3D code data
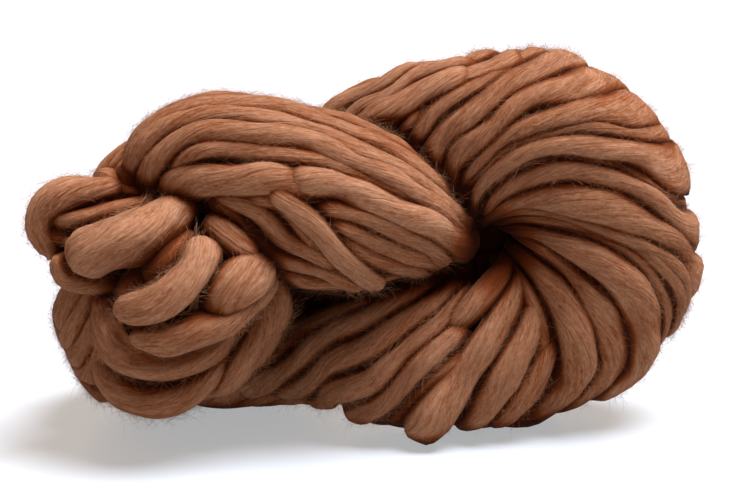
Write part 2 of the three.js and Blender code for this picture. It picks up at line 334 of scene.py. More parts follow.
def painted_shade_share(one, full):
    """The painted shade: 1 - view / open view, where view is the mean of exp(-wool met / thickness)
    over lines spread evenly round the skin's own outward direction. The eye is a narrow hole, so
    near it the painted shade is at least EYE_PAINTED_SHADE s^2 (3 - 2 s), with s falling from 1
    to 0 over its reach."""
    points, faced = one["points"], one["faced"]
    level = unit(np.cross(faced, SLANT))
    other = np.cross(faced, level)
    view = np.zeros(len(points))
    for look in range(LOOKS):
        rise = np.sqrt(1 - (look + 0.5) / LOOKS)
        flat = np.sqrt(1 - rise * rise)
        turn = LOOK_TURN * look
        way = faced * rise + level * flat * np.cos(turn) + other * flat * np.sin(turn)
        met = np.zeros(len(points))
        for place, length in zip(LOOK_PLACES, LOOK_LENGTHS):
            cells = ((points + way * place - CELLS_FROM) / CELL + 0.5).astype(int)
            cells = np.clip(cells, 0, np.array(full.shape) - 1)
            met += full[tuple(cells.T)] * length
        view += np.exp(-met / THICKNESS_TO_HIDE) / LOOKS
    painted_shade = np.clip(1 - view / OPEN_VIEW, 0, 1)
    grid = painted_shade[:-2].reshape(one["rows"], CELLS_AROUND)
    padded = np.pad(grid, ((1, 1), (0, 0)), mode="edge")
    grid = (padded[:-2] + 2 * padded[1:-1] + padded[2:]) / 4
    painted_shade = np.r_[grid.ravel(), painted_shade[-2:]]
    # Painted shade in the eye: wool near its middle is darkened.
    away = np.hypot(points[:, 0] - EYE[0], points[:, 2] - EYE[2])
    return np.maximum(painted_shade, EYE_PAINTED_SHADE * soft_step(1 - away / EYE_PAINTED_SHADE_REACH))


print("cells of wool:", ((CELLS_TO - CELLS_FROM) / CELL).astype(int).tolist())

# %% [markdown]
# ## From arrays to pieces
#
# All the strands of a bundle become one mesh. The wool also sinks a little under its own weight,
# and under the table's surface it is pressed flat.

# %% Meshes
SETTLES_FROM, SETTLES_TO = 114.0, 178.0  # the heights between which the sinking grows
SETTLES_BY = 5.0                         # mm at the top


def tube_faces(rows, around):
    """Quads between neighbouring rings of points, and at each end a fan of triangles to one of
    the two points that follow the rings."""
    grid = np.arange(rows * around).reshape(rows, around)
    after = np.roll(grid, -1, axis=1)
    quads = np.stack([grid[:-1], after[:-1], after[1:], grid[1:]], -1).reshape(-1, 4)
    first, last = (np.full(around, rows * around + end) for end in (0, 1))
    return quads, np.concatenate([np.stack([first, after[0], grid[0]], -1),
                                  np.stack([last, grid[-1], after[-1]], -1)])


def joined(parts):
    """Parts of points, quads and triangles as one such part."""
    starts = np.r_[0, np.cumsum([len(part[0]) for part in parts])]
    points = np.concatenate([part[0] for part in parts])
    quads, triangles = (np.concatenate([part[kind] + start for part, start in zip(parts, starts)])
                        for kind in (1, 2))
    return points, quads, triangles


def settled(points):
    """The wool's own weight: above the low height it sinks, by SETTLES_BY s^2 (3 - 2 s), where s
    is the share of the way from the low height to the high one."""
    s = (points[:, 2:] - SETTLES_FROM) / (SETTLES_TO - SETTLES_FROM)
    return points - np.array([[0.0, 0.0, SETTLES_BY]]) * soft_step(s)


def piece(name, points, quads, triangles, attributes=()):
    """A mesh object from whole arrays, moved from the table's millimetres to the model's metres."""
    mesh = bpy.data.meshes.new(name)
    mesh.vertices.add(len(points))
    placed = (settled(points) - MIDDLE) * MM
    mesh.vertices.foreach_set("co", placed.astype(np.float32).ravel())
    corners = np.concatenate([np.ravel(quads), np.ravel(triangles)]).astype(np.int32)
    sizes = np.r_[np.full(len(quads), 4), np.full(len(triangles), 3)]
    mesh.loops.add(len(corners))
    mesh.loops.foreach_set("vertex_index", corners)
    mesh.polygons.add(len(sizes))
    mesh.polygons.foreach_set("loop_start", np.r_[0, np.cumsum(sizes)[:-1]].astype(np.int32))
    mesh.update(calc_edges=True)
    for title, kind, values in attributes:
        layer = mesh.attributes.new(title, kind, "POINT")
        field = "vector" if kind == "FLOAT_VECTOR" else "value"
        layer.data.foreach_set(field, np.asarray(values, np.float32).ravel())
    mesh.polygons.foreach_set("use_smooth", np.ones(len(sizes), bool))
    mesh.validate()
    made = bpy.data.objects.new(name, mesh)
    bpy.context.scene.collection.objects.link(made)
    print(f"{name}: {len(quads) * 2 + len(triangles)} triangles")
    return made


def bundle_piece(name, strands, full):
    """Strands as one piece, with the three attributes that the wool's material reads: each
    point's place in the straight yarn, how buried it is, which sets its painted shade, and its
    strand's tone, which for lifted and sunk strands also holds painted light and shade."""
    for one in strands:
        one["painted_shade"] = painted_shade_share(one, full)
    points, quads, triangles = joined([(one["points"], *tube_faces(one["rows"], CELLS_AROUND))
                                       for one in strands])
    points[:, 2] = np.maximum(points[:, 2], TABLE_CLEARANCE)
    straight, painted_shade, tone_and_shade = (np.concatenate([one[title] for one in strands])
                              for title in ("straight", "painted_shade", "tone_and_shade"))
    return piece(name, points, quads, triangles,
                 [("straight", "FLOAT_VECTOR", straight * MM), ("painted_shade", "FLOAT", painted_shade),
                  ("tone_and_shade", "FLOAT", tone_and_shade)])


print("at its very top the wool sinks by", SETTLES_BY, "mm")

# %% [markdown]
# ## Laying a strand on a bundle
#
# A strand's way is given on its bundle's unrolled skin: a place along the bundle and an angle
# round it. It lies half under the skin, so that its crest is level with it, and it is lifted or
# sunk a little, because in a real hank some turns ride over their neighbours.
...
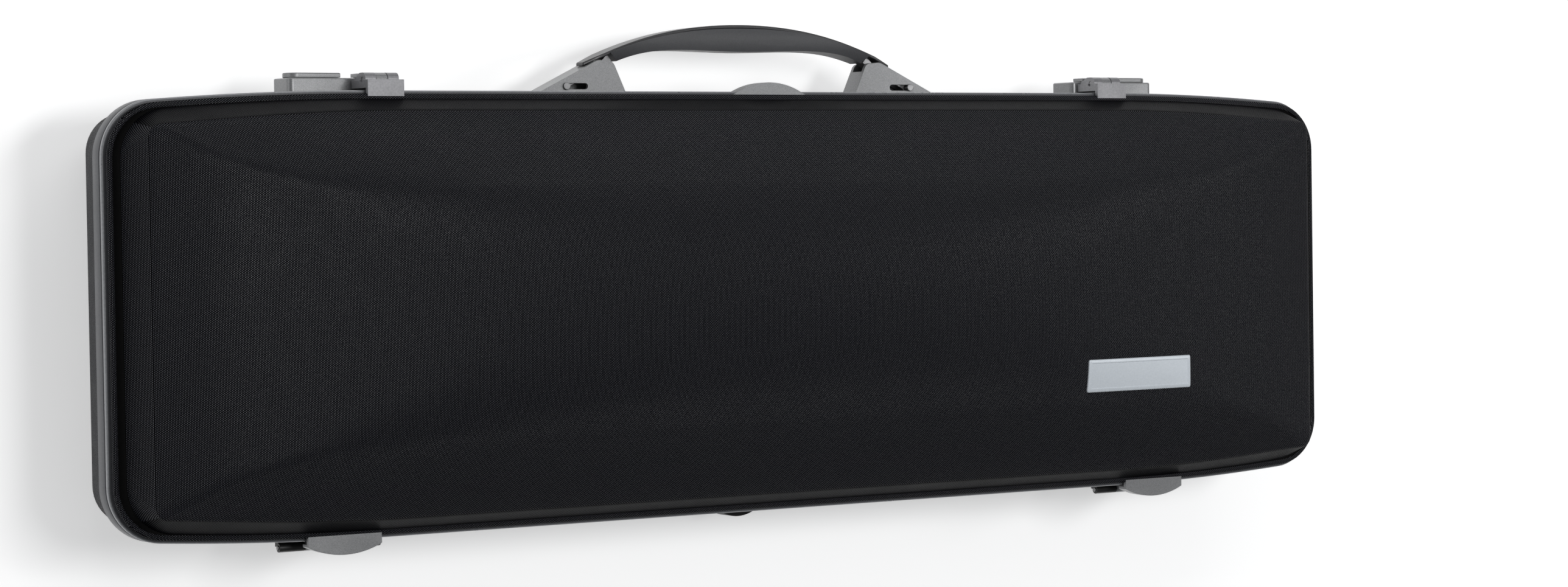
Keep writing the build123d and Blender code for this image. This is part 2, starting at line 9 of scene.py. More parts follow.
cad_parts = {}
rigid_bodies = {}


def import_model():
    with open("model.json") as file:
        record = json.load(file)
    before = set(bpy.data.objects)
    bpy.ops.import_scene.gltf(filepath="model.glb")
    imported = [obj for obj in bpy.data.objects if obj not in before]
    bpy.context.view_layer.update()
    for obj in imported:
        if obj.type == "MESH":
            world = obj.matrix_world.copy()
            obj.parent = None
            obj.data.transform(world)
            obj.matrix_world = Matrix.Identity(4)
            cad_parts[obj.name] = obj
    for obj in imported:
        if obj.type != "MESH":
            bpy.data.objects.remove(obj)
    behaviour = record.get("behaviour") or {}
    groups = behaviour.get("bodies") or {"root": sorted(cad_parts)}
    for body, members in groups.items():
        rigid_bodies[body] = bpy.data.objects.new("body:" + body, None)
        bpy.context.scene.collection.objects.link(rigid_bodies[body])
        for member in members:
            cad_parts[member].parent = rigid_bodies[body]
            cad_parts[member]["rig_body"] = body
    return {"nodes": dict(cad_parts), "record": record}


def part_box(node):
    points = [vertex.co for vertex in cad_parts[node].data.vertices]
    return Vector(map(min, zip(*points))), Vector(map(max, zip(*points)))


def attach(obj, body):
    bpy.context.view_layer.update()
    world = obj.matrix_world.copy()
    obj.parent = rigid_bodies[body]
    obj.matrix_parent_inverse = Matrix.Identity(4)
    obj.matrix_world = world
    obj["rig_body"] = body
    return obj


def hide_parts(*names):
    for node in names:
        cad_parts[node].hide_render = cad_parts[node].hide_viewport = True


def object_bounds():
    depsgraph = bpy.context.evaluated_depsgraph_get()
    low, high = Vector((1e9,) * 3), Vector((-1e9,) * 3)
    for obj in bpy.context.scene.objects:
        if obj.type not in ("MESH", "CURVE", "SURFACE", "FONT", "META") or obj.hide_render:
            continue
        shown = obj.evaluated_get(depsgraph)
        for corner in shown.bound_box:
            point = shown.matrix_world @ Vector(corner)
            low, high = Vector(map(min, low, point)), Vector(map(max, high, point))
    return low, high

## The exercise:
Find the word "shown" in the data and copy out each line where it turns up.

## Result of the exercise:
        shown = obj.evaluated_get(depsgraph)
        for corner in shown.bound_box:
            point = shown.matrix_world @ Vector(corner)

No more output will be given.